Some people move through our lives exactly like this. They arrive at a particular moment — a colleague who becomes a companion on a shared project, a fellow traveller whose conversation makes a long journey feel short, a friend whose life runs alongside yours for a season before quietly diverging. The warmth between you is real. The laughter is real. The connection, for the time it exists, is genuinely nourishing.
But leaf people are not designed for permanence, and the moment we begin expecting them to be, we set ourselves up for a particular kind of heartbreak — not dramatic, not sudden, but slow and bewildering, like watching a colour fade without being able to say exactly when it changed.
Leaf people are not lesser people. They are simply people whose season with you has a natural end — and there is a quiet grace in accepting that.
The gift leaf people offer is this: they remind us that not every connection needs to last forever to matter. A conversation that changes how you think, a friendship that carries you through one particular winter, a colleague who sees something in your work that you had stopped seeing — these are complete in themselves. Receive them fully. And when the season shifts, release them the way the tree releases its leaves — not in sorrow, but in trust that something new will come.
Branch People: Present in the Sunshine
Branches are where the tree becomes generous. They spread outward, offering shelter and shade, a place for birds to perch and children to climb. On a bright afternoon, in the company of branch people, life feels full and easy. These are the friends who fill your celebrations with warmth, the relatives who call on festivals and mean every word, the colleagues who make ordinary days feel lighter.
They are not superficial. Do not make that mistake. Branch people offer real companionship, real affection, real presence — in the seasons when presence is easy to give.
But branches, for all their grace in fair weather, are vulnerable to storms. A strong enough wind will crack even the sturdiest-looking branch. And you may have already felt this — a difficult season arrives, a loss, a collapse, a moment when you simply need someone to stay— and someone you trusted quietly disappears. Not cruelly. Not always consciously. Often, because they are carrying their own weight and have nothing left to offer yours.
Understanding this is not cynicism. It is a form of compassion — for them, and for the part of you that needed more than they could give.
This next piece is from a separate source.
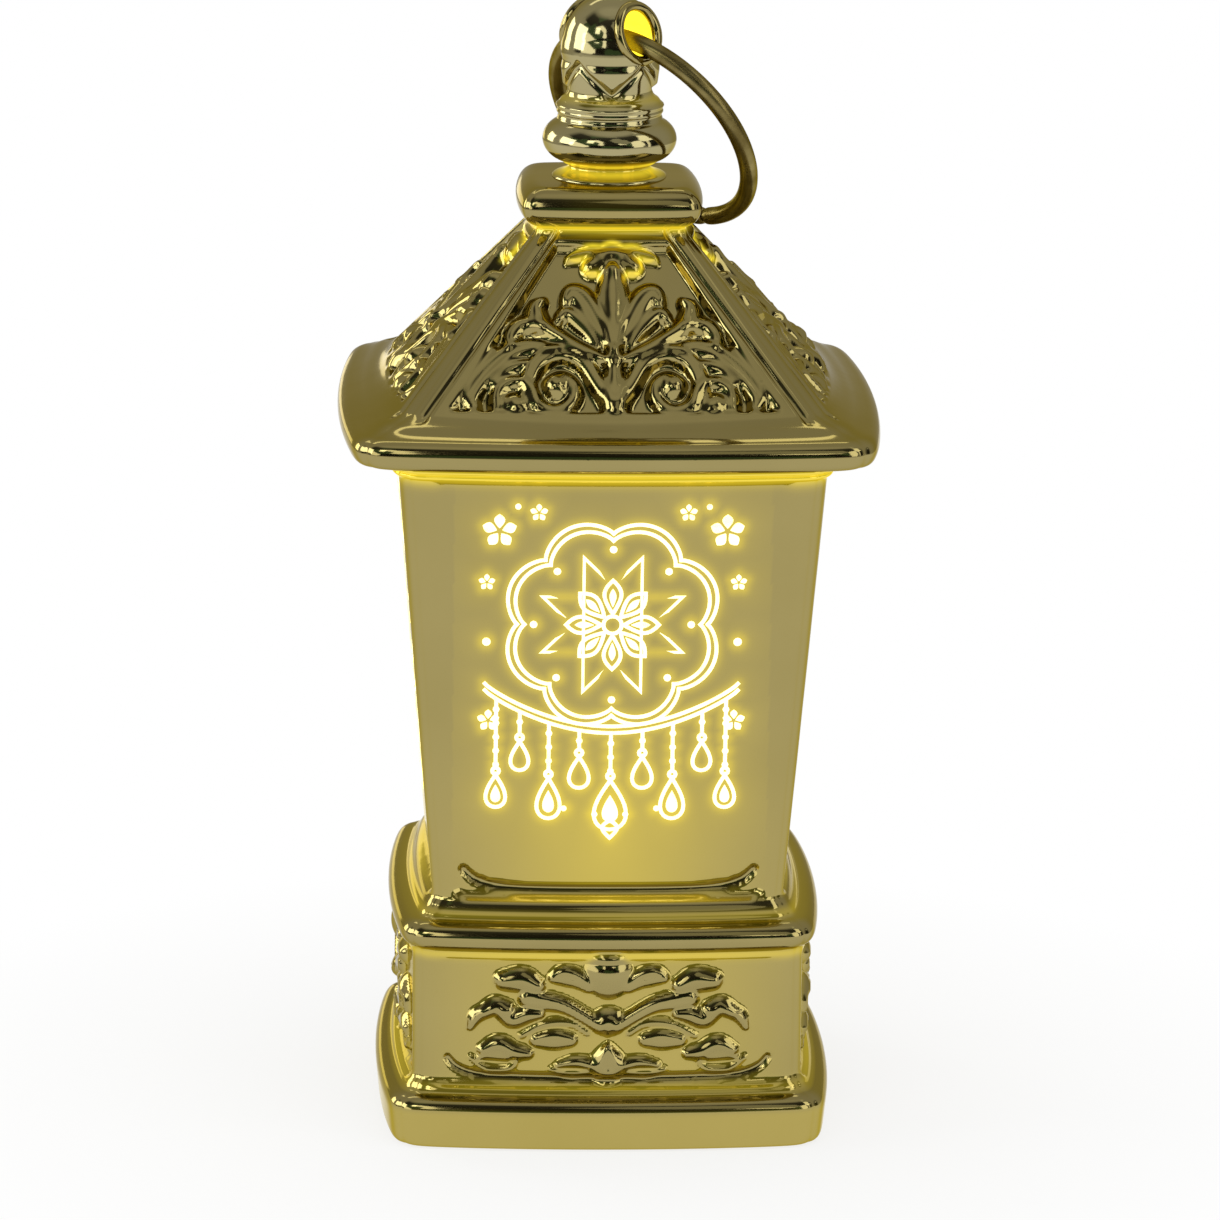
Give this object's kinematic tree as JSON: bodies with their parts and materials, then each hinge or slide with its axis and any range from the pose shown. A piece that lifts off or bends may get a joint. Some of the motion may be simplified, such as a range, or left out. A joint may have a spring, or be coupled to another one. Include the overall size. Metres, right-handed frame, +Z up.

When a branch person pulls away during your storm, the sharpest pain is rarely their absence alone. It is the collision between what you expected and what was always true. They were branches. You needed roots. And those are not the same thing.
Cherish what branch people offer — it is genuine and it is good. But hold it in open hands, knowing what it is. Do not go to the branch for what only the root can give.
Root People: The Ones Who Hold You
You cannot see the roots of a tree. They work in the dark, underground, invisible in both crisis and calm. No one photographs them. No one writes poems about their beauty. But take them away — quietly, without ceremony — and the entire tree falls.
Root people are the most difficult kind to describe, because what they offer is not easily pointed to. It is not grand gestures or constant contact. It is something quieter. It is the person who calls not when things are celebratory, but when they sense — somehow, across distance and silence — that you are not all right. It is the one who tells you a hard truth kindly, because they love you more than they love your comfort. It is the friend who has watched you at your worst and chosen, again and again, to stay.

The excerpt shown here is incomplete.